For the foregoing reasons, we hold that the principle of State v. Petersen was not applicable to this case as a matter of law. *567 Accordingly, the trial court did not err in denying defendant's motion for judgment of acquittal.
Defendant also assigns as error the trial court's refusal to give his requested instruction with respect to his Petersen defense. Because the requested instruction was not an accurate statement of law, it was not error to refuse it. State v. Brazeal, 247 Or. 611, 431 P.2d 840 (1967).
Affirmed.
NOTES
[1] ORS 163.145 provides:
"(1) A person commits the crime of criminally negligent homicide when, with criminal negligence, he causes the death of another person.
"(2) Criminally negligent homicide is a Class C felony."
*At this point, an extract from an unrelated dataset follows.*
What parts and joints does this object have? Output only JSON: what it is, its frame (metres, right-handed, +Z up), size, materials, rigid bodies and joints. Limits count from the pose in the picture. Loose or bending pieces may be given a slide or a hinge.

ORS 161.085(10) defines criminal negligence as follows:
"`Criminal negligence' or `criminally negligent,' when used with respect to a result or to a circumstance described by a statute defining an offense, means that a person fails to be aware of a substantial and unjustifiable risk that the result will occur or that the circumstance exists. The risk must be of such nature and degree that the failure to be aware of it constitutes a gross deviation from the standard of care that a reasonable person would observe in the situation."
[2] ORS 487.545 provides:
"(1) At the trial of any civil or criminal action, suit or proceeding arising out of the acts committed by a person driving a motor vehicle while under the influence of intoxicants, if the amount of alcohol in the person's blood at the time alleged is less than .10 percent by weight of alcohol as shown by chemical analysis of the person's breath, blood, urine or saliva, it is indirect evidence that may be used with other evidence, if any, to determine whether or not he was then under the influence of intoxicants.
"(2) Not less than .10 percent by weight of alcohol in a person's blood constitutes being under the influence of intoxicating liquor.
"(3) Percent by weight of alcohol in the blood shall be based upon grams of alcohol per one hundred cubic centimeters of blood."
[3] The victim in Petersen was a passenger, but he was treated as a participant because he promoted the race.